Mexico City, Mexico (DF)

So jumping off from Cuba to DF was a turning point. Up until now I have been in each city for no more than a few days each. Even on my domestic road trip.

Recap:

Playa Del Carmen, Tulum, Cancun, Mexico. San Juan, Puerto Rico. Santo Domingo, Dominican Republic. Havana, Trinidad, Cuba. Mexico City, Mexico.

I had ten full days here. There were a lot of things different her than my previous destinations. Mexico is about 7,300 feet above sea level. There is no beach. The humidity is relatively low. It houses about 40 million people in the surrounding areas. There is a major subway. Describing this I can go a few steps further and describe it in relation to Los Angeles: The traffic is ridiculous. Most drivers drive like they’re looking forward to the afterlife. The smog is less than ideal. Tacos are abundant and cheap (about 10-15 pesos each). It is a collection of differing neighborhoods connected in a major metropolitan area. Everyone speaks Spanish and a little bit of English. The weather is schizophrenic and more warm than cold. Yep, just like LA.

DF has a lot to offer. I wasn’t able to do much of the tourist things like ruin tours or walking tours. A lot involved light shows or Spanish only information. Walking the streets was ideal. The areas I frequented, Roma Norte, La Condesa, Doctores, had more parks and shops and dogs and joggers than pairs of shoes I had in college. If you like to walk and explore DF is ideal (stick to the better barrios). You have seemingly endless options for drinks, food, and people watching.

Since I grew up in Orange County my diet contains a healthy amount of Mexican food (healthy may not be the most appropriate word). Tortas, tacos, and quesadillas were the norm. Walking around it is hard to miss street food.
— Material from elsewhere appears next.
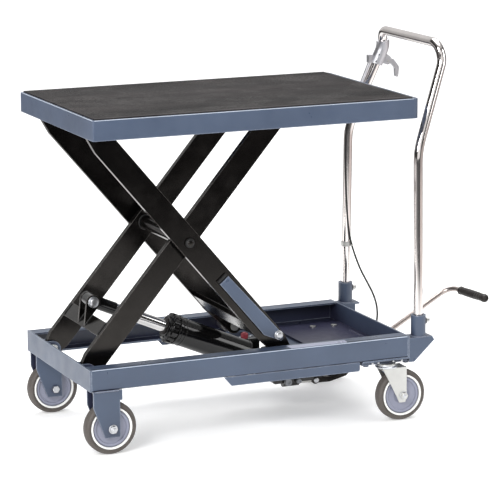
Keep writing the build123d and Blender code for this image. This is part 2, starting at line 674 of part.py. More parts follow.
def caster_mounts():
    """Mounting plate, kingpin and bolts above each swivel caster."""
    left, underside = 278.0, 143.0
    plate = block(left, 411.0, 158.0, 213.5, underside, 150.0)
    plate += block(left, BASE_RIGHT_X, RAIL_INNER_EDGE_Y, BASE_HALF_WIDTH, 150.0, RAIL_BOTTOM)
    plate += rod_z(SWIVEL_AXIS_X, SWIVEL_Y, KINGPIN_R, 118.0, underside)
    plate += rod_z(SWIVEL_AXIS_X, SWIVEL_Y, 10.0, 120.5, 128.5)
    for dx, dy in CASTER_PLATE_BOLTS:
        plate += hex_z(SWIVEL_AXIS_X + dx, SWIVEL_Y + dy, M8_ACROSS_FLATS, 138.0, underside)
    return both_sides(plate)


def swivel_fork(side):
    """Zinc fork: crown, two raked legs and the bearing cup, with the axle bolt through it."""
    inner, leg_t = 17.0, 3.0
    left, right, top, foot = 327.5, 391.0, 133.0, 46.0
    leg = outline((left, top), (365.5, 60.0), (371.5, foot), (387.5, foot), (right, 60.0), (right, top))
    legs = plate_y(leg, inner, inner + leg_t) + plate_y(leg, -inner - leg_t, -inner)
    crown = block(left, right, -inner, inner, top - 4.0, top)
    cup = rod_z(SWIVEL_AXIS_X, 0, 22.0, 132.0, 142.6)
    fork = legs + crown + cup
    fork -= rod_z(SWIVEL_AXIS_X, 0, KINGPIN_R + RUNNING_GAP, 125.0, 150.0)
    fork -= rod_y(SWIVEL_WHEEL_X, WHEEL_R, AXLE_R + RUNNING_GAP, -30.0, 30.0)
    reach = inner + leg_t
    axle = rod_y(SWIVEL_WHEEL_X, WHEEL_R, AXLE_R, -reach - 7.0, reach + 7.0)
    axle += hex_y(SWIVEL_WHEEL_X, WHEEL_R, AXLE_ACROSS_FLATS, reach, reach + 7.0)
    axle += hex_y(SWIVEL_WHEEL_X, WHEEL_R, AXLE_ACROSS_FLATS, -reach - 7.0, -reach)
    return Pos(0, side * SWIVEL_Y, 0) * Compound([fork, axle])


def tyre(x, y):
    ring = Circle(WHEEL_R) - Circle(TYRE_INNER_R)
    band = plate_y(ring, -WHEEL_WIDTH / 2, WHEEL_WIDTH / 2)
    outer_edges = band.edges().filter_by(lambda e: abs(e.length - 2 * pi * WHEEL_R) < 1.0)
    return Pos(x, y, WHEEL_R) * fillet(outer_edges, 6.0)


def hub(x, y, boss_half):
    """A dished wheel centre whose boss runs on the axle."""
    half = WHEEL_WIDTH / 2
    body = plate_y(Circle(TYRE_INNER_R), -half + 1.0, half - 1.0)
    for y0, y1 in ((half - 5.0, half), (-half, -half + 5.0)):
        body -= plate_y(Circle(TYRE_INNER_R - 7.0) - Circle(16.0), y0, y1)
    body += plate_y(Circle(12.0), -boss_half, boss_half)
    return Pos(x, y, WHEEL_R) * (body - plate_y(Circle(AXLE_R + RUNNING_GAP), -30.0, 30.0))


# ---------------------------------------------------------------- foot pump


PUMP_X0 = 125.0
PUMP_X1 = 235.0
PUMP_BOTTOM = 72.0
PUMP_TOP = 150.0
PUMP_HALF_Y = 38.0
PUMP_PLUGS = ((162.0, 9.0), (190.5, 6.0))
VALVE_SPINDLE_R = 4.0


def pump_body():
    """The pump block, the boss round the plunger's bore and the release valve's spindle."""
    body = block(PUMP_X0, PUMP_X1, -PUMP_HALF_Y, PUMP_HALF_Y, PUMP_BOTTOM, PUMP_TOP)
    body = fillet(body.edges().filter_by(Axis.Y), 6.0)
    body += rod_x(0, PLUNGER_Z, PLUNGER_R + 4.0, 166.0, 208.0)
    body -= rod_x(0, PLUNGER_Z, PLUNGER_R + RUNNING_GAP, 170.0, 240.0)
    for x, radius in PUMP_PLUGS:
        body += rod_y(x, PUMP_BOTTOM + 4.0, radius, -PUMP_HALF_Y - 8.0, -PUMP_HALF_Y)
    spindle = rod_y(*VALVE_PIVOT, VALVE_SPINDLE_R, PUMP_HALF_Y - 1.0, PUMP_HALF_Y + 8.0)
    return body + spindle + rod_y(*VALVE_PIVOT, 6.0, PUMP_HALF_Y + 6.5, PUMP_HALF_Y + 9.0)


def pump_brackets():
    """Cheeks for the cylinder's trunnion, ears and pin for the pedal, and the cable's stop."""
    cheek = outline((PUMP_X0, 100.0), (84.0, 100.0), (76.0, 125.0), (82.0, 142.0), (PUMP_X0, 142.0))
    ear = link(PUMP_X1 - 3.0, 96.0, 14.0, PEDAL_X, PEDAL_Z, 14.0)
    ear -= Pos(PEDAL_X, PEDAL_Z) * Circle(PEDAL_PIN_R + RUNNING_GAP)
    ear = plate_y(ear, 15.0, 21.0) - block(PUMP_X1 - 30.0, PUMP_X1, 0.0, 30.0, PUMP_BOTTOM, PUMP_TOP)
    stop_x, stop_y, stop_z = CABLE_END
    stop_z0, stop_z1 = stop_z - 9.0, stop_z + 7.0
    return Compound([
        plate_y(cheek, 18.5, 24.5), far_side(plate_y(cheek, 18.5, 24.5)), ear, far_side(ear),
        rod_y(PEDAL_X, PEDAL_Z, PEDAL_PIN_R, -25.0, 25.0),
        block(PUMP_X1, stop_x - 5.0, 21.0, 26.0, stop_z0, stop_z1),
        block(stop_x - 5.0, stop_x, 21.0, stop_y + 6.0, stop_z0, stop_z1),
    ])


RESERVOIR_TOP = 172.0


def pump_reservoir():
    box = block(62.0, PUMP_X0, 39.0, 70.0, 100.0, RESERVOIR_TOP)
    return fillet(box.edges(), 5.0)


def filler_plug():
    x, y, rim = 89.0, 53.0, RESERVOIR_TOP + 12.0
    return rod_z(x, y, 9.0, RESERVOIR_TOP, rim) + rod_z(x, y, 6.0, rim, rim + 3.0)


def valve_lever():
    x, z = VALVE_PIVOT
    bar = link(x, z, 9.0, x + 28.0, z - 14.0, 5.0) - Pos(x, z) * Circle(VALVE_SPINDLE_R + RUNNING_GAP)
    return plate_y(bar, PUMP_HALF_Y + 1.0, PUMP_HALF_Y + 6.0)


CRANK_R = 10.5


def pump_plunger():
    head_end = CRANK_X - CRANK_R - 0.5
    plunger = rod_x(0, PLUNGER_Z, PLUNGER_R, 185.0, head_end)
    return plunger + rod_x(0, PLUNGER_Z, PLUNGER_R + 0.8, head_end - 4.0, head_end)


ROD_SLOPE = 0.5755
PEDAL_ROD_R = 6.0
ROD_CORNER_X = 626.0
GRIP_END_X = 643.3
GRIP_END_Y = -148.0
GRIP_FROM_CORNER = 0.32
GRIP_R = 10.5


def rod_point(x):
    """The point of the pedal rod's axis at x, before its corner."""
    return x, 0.0, 167.5 + ROD_SLOPE * (x - 463.0)


def pedal_arm():
    """The cranked arm between the pedal's pivot, the plunger and the rod."""
    low_x, low_z = 290.0, PLUNGER_Z - 2.0
    bend_x, bend_z = 332.0, 72.0
    crank = link(PEDAL_X, PEDAL_Z, 12.0, CRANK_X, PLUNGER_Z, CRANK_R)
    crank += link(CRANK_X, PLUNGER_Z, 8.0, low_x, low_z, 6.5)
    crank += link(low_x, low_z, 6.5, bend_x, bend_z, 6.5)
    crank += link(bend_x, bend_z, 6.5, 380.0, 119.0, 9.0)
    arm_plate = plate_y(crank, -10.0, 10.0)
    arm_plate += rod_y(CRANK_X, PLUNGER_Z, 7.0, -14.0, 14.0)
    arm_plate -= rod_y(PEDAL_X, PEDAL_Z, PEDAL_PIN_R + RUNNING_GAP, -20.0, 20.0)
    arm_plate += sweep_circle(Line(rod_point(374.0), rod_point(404.0)), 11.0)
    return arm_plate - sweep_circle(Line(rod_point(360.0), rod_point(440.0)), PEDAL_ROD_R + RUNNING_GAP)


def pedal_rod():
    corner = rod_point(ROD_CORNER_X)
    path = FilletPolyline(rod_point(380.0), corner, (GRIP_END_X, GRIP_END_Y, corner[2]), radius=34.0)
    return sweep_circle(path, PEDAL_ROD_R)


def pedal_grip():
    z = rod_point(ROD_CORNER_X)[2]
    start_x = ROD_CORNER_X + GRIP_FROM_CORNER * (GRIP_END_X - ROD_CORNER_X)
    axis = Line((start_x, GRIP_FROM_CORNER * GRIP_END_Y, z), (GRIP_END_X, GRIP_END_Y, z))
    grip = sweep_circle(axis, GRIP_R) + Pos(GRIP_END_X, GRIP_END_Y, z) * Sphere(GRIP_R)
    return grip - sweep_circle(axis, PEDAL_ROD_R + RUNNING_GAP)


near_rail = base_rail_near()
far_outer_arm = outer_arm_far()
far_inner_arm = inner_arm_far()

SUB_PARTS = {
    "base_rail_near": near_rail,
    "base_rail_far": far_side(near_rail),
    "base_end_panel": base_end_panel(),
    "base_rear_panel": base_rear_panel(),
    "cargo_tray": cargo_tray(),
    "pump_skirts": pump_skirts(),
    "frame_bolts": frame_bolts(),
    "handle_brackets": handle_brackets(),
    "handle_tube": handle_tube(),
    "release_housing": release_housing(),
    "release_cable": release_cable(),
    "cable_clip": cable_clip(),
    "base_hinge_pins": base_hinge_pins(),
    "fixed_forks": fixed_forks(),
    "fixed_axles": fixed_axles(),
    "caster_mounts": caster_mounts(),
    "pump_body": pump_body(),
    "pump_brackets": pump_brackets(),
    "pump_reservoir": pump_reservoir(),
    "filler_plug": filler_plug(),
    "inner_arm_near": far_side(far_inner_arm),
    "inner_arm_far": far_inner_arm,
    "inner_cross_members": inner_cross_members(),
    "clevis_bracket": clevis_bracket(),
    "clevis_pin": clevis_pin(),
    "upper_roller_pins": upper_roller_pins(),
    "outer_arm_near": outer_arm_near(far_outer_arm),
    "outer_arm_far": far_outer_arm,
    "outer_cross_bar": outer_cross_bar(),
    "centre_bolts": centre_bolts(),
    "strut_bolt": strut_bolt(),
    "lower_roller_pins": lower_roller_pins(),
    "safety_strut": safety_strut(),
    "platform_pan": platform_pan(),
    "rubber_mat": rubber_mat(),
    "platform_hinge_brackets": platform_hinge_brackets(),
    "platform_hinge_pins": platform_hinge_pins(),
    "roller_guides": roller_guides(),
    "upper_rollers": upper_rollers(),
    "lower_rollers": lower_rollers(),
    "rod_end": rod_end(),
    "cylinder_rod": cylinder_rod(),
    "cylinder_barrel": cylinder_barrel(),
    "gland_nut": gland_nut(),
    "swivel_fork_near": swivel_fork(-1),
    "swivel_fork_far": swivel_fork(1),
    "tyre_fixed_near": tyre(FIXED_WHEEL_X, -FIXED_WHEEL_Y),
    "tyre_fixed_far": tyre(FIXED_WHEEL_X, FIXED_WHEEL_Y),
    "tyre_swivel_near": tyre(SWIVEL_WHEEL_X, -SWIVEL_Y),
    "tyre_swivel_far": tyre(SWIVEL_WHEEL_X, SWIVEL_Y),
    "hub_fixed_near": hub(FIXED_WHEEL_X, -FIXED_WHEEL_Y, FIXED_BOSS_HALF),
    "hub_fixed_far": hub(FIXED_WHEEL_X, FIXED_WHEEL_Y, FIXED_BOSS_HALF),
    "hub_swivel_near": hub(SWIVEL_WHEEL_X, -SWIVEL_Y, SWIVEL_BOSS_HALF),
    "hub_swivel_far": hub(SWIVEL_WHEEL_X, SWIVEL_Y, SWIVEL_BOSS_HALF),
    "pedal_arm": pedal_arm(),
    "pedal_rod": pedal_rod(),
    "pedal_grip": pedal_grip(),
    "pump_plunger": pump_plunger(),
    "release_lever": release_lever(),
    "valve_lever": valve_lever(),
}

os.makedirs("parts", exist_ok=True)
for name, shape in SUB_PARTS.items():
    export_step(Pos(TABLE_SHIFT_X, 0, 0) * shape, f"parts/{name}.step")
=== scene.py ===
import json
from math import cos, pi, radians, sin, sqrt

import bmesh
import bpy
from mathutils import Matrix, Vector


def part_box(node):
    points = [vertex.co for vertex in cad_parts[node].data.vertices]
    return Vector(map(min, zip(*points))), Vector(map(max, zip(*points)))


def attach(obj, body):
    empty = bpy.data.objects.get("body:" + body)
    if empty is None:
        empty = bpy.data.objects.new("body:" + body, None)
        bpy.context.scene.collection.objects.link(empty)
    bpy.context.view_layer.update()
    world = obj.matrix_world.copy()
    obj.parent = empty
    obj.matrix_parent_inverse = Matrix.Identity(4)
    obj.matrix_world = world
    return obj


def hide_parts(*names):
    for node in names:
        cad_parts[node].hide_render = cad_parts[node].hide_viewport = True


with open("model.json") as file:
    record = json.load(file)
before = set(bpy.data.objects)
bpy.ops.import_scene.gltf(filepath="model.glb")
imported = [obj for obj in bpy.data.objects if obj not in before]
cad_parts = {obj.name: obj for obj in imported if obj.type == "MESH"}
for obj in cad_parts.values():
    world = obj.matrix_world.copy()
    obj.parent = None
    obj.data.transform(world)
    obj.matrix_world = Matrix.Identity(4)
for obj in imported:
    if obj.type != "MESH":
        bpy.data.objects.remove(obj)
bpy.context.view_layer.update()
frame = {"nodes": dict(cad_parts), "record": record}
JOINTS = {joint["name"]: joint for joint in frame["record"]["behaviour"]["joints"]}
NEAR = Vector((0, -1, 0))
Y_AXIS = Vector((0, 1, 0))
Z_AXIS = Vector((0, 0, 1))

# ------------------------------------------------------------------ frame helpers


def box(node):
    low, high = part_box(node)
    return Vector(low), Vector(high)


def joint_point(name):
    return Vector(JOINTS[name]["pos_m"])


# ------------------------------------------------------------------ mesh helpers


def make_piece(name, mesh_data, material, body, smooth_angle=35.0):
    """Wraps a bmesh as a smooth-shaded piece that rides on a body."""
    mesh = bpy.data.meshes.new(name)
    bmesh.ops.recalc_face_normals(mesh_data, faces=mesh_data.faces)
    mesh_data.to_mesh(mesh)
    mesh_data.free()
    mesh.polygons.foreach_set("use_smooth", [True] * len(mesh.polygons))
    mesh.set_sharp_from_angle(angle=radians(smooth_angle))
    mesh.materials.append(material)
    piece = bpy.data.objects.new(name, mesh)
    bpy.context.scene.collection.objects.link(piece)
    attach(piece, body)
    return piece


def axis_frame(axis):
    """Two unit vectors that make a right-handed frame with the axis."""
    axis = Vector(axis).normalized()
    helper = Z_AXIS if abs(axis.z) < 0.9 else Vector((1, 0, 0))
    across = axis.cross(helper).normalized()
    return across, axis.cross(across).normalized(), axis


def circle_points(middle, axis, radius, turns):
    """Points of a circle about the axis, one for each turn."""
    across, up = axis_frame(axis)[:2]
    return [Vector(middle) + (across * cos(turn) + up * sin(turn)) * radius for turn in turns]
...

Be prepared to spend about 40-60 pesos for a few tacos or a couple quesadillas or a single massive torta. Add a soda or water for another 15. If you’re the type to use more waterless hand gel you may feel a bit uncomfortable with the conditions. They always smelled good. But I wonder if the standards are too high. Saying that I never felt ill or had any stomach issues. The food was always cooked right and delicious.
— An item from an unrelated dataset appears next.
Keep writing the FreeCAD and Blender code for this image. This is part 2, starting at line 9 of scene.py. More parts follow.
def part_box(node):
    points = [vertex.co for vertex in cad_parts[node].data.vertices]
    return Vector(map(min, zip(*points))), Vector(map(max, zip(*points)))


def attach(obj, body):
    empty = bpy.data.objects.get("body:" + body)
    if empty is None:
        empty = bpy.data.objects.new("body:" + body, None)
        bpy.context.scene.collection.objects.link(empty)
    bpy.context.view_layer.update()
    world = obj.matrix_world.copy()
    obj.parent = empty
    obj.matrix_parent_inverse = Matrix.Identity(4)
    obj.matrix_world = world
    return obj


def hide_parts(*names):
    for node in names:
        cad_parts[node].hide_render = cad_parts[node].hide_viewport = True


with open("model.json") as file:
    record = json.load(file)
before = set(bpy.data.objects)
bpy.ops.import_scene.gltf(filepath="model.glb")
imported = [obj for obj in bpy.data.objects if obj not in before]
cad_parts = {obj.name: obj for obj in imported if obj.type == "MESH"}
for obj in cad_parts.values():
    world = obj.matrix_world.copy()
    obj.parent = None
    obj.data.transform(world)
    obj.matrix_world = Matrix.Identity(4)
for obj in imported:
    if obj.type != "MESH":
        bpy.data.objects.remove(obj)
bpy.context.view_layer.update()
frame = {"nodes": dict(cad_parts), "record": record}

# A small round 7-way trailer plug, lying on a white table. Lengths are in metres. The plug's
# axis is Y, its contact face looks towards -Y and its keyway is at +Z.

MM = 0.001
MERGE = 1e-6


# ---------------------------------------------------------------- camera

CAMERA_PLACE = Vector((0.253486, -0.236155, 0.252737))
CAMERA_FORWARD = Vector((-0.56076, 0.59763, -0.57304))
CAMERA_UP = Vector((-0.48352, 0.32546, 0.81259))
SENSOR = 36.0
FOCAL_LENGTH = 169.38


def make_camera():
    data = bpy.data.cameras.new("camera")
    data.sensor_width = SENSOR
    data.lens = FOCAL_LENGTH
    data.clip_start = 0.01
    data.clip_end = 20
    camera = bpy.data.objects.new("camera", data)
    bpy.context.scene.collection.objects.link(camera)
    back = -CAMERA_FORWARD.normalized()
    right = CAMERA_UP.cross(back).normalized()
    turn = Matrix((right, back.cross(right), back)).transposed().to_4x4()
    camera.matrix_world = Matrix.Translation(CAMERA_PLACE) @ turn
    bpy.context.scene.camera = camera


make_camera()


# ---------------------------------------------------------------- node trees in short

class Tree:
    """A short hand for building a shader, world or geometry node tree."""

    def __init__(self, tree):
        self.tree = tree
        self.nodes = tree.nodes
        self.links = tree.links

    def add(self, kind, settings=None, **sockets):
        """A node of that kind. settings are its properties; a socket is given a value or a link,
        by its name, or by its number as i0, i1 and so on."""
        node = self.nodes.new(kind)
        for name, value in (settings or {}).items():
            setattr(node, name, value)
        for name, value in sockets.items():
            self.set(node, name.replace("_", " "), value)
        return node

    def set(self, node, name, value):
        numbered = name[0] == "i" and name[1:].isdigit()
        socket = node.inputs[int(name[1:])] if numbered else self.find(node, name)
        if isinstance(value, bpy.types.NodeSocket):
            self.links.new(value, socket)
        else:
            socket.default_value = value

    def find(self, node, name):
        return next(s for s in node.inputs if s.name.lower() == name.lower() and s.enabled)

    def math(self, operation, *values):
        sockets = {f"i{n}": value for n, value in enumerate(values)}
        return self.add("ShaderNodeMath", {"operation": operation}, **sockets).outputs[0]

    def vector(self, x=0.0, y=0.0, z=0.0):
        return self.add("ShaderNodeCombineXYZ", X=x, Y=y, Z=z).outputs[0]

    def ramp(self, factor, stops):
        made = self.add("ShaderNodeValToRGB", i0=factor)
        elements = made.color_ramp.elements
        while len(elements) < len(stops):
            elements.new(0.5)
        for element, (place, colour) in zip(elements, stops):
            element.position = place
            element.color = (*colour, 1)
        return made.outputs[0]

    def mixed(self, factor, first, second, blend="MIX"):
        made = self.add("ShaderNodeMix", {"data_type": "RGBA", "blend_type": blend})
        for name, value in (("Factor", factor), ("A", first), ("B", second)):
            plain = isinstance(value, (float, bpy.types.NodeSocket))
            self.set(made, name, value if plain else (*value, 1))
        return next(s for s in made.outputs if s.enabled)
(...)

My main gripe with DF is the coffee. Why do the espressos suck? Why does a cup of coffee at 7-11 taste on the same level as a cup from a boutique cafe? A+ on the hipster unique and eclectic vibe. D- on the fresh grindz bro bro. I cant give it an F because Ive had worse coffee before. Im looking forward to coffee when I head to Medellin.

Journeying north there a many¬†of sights to see. Museums, churches, architecture. All are in abundance. Mexico’s history follows a similar timeline with America. And a lot of the history goes back a few centuries. Its interesting to see another country’s take on their history and how outside forces (the US) affected them. Because I learned about it first in America I will arrogantly choose to believe what I learned in school. California always belonged to us. The Texas border was naturally ours. And we rightfully won the Alamo without a single casualty.
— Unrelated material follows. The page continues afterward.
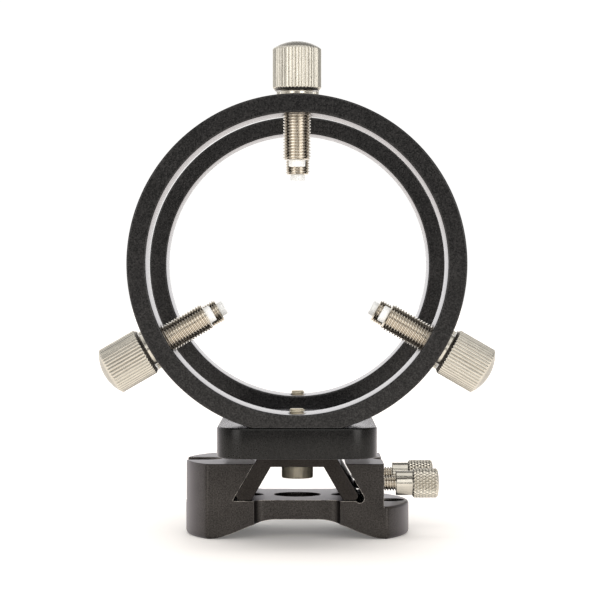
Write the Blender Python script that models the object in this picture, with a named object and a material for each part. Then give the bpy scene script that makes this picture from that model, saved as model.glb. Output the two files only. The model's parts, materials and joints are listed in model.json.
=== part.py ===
"""Twin-ring quick-release bracket that carries a small finder telescope.

Two round rings stand on a common bar. Three knurled thumbscrews with nylon
tips reach into each ring and centre the telescope tube. A dovetail shoe
under the bar sits in a clamp base, where two side thumbscrews press it
against the fixed jaw through small pressure pads.

Frame: +X to the right, +Y to the rear, +Z up. The origin is on the surface
that the base stands on, under the middle of the object. Units are metres.
"""
import math

import bmesh
import bpy
from mathutils import Matrix

MM = 0.001

# Fits, and how far a cutter runs past the face that it starts from
SEAT_GAP = 0.1 * MM
SHANK_GAP = 0.2 * MM
SPIGOT_GAP = 0.2 * MM
OVERRUN = 2.0 * MM

# Rings
RING_BORE_RADIUS = 37.5 * MM
RING_WALL = 4.75 * MM
RING_WIDTH = 16.0 * MM
RING_SPACING = 88.5 * MM
RING_CHAMFER = 0.5 * MM
RING_CENTRE_Z = 72.1 * MM
RING_OUTER_RADIUS = RING_BORE_RADIUS + RING_WALL

# Ring thumbscrews: M7, measured along the axis from the ring's centre
SCREW_ANGLES = {"top": 90.0, "left": 210.0, "right": 330.0}
SCREW_THREAD_RADIUS = 3.45 * MM
SCREW_THREAD_END = 26.1 * MM
SCREW_COLLAR_RADIUS = 4.1 * MM
SCREW_KNOB_RADIUS = 6.1 * MM
SCREW_KNOB_START = 43.3 * MM
SCREW_KNOB_RIM = 54.1 * MM
SCREW_DOME_HEIGHT = 1.7 * MM
SCREW_KNOB_CHAMFER = 0.65 * MM
SCREW_KNOB_CHAMFER_RISE = 0.8 * MM
SCREW_RIM_EDGE = 0.4 * MM
SCREW_LEAD_IN = 0.5 * MM
TIP_RADIUS = 2.1 * MM
TIP_END = 24.4 * MM
TIP_STEM_RADIUS = 1.3 * MM
TIP_STEM_LENGTH = 3.6 * MM
TIP_EDGE = 0.3 * MM

# Clamp base
BASE_LENGTH = 38.0 * MM
BASE_HALF_WIDTH = 30.0 * MM
BASE_CREASE_X = 23.8 * MM
JAW_TOP_Z = 19.75 * MM
SLOT_FLOOR_Z = 10.0 * MM
SLOT_SLOPE = math.tan(math.radians(30.0))
SLOT_LEFT_TOP_X = -11.4 * MM
SLOT_RIGHT_TOP_X = 12.6 * MM
SLOT_RELIEF_RADIUS = 1.2 * MM
SLOT_RELIEF_Z = 10.7 * MM
JAW_OUTER_X = 22.75 * MM
LUG_TOP_Z = 8.55 * MM
ARCH_CROWN_Z = 4.9 * MM
ARCH_CROWN_HALF = 5.5 * MM
ARCH_FOOT_X = 24.0 * MM
WAIST_HALF_WIDTH = 11.3 * MM
WAIST_SIDE_DEPTH = 2.85 * MM
WAIST_CENTRE_DEPTH = 3.1 * MM
CENTRE_HOLE_RADIUS = 6.3 * MM
FLOOR_HOLE_X = 12.8 * MM
FLOOR_HOLE_RADIUS = 2.15 * MM
FLOOR_HEAD_RADIUS = 3.5 * MM
FLOOR_HEAD_Z = 6.5 * MM
LUG_HOLE_X = 24.8 * MM
LUG_HOLE_RADIUS = 2.25 * MM
LUG_HEAD_RADIUS = 4.0 * MM
LUG_HEAD_Z = 4.2 * MM
POCKET_RADIUS = 4.5 * MM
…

The architecture is pretty diverse. Lots of older buildings are surrounded by newer updated and newer dilapidated ones. An interesting note: There are almost no alleys in most neighborhoods. The homeless sleep on the street or maybe in the corners of parks. This may be a strategy to curb crime in the city as well. Fewer alleys and unlit areas for shady operations. Or it could be because the city needs every inch of real estate to accommodate the sheer number of people that walk the streets on the daily.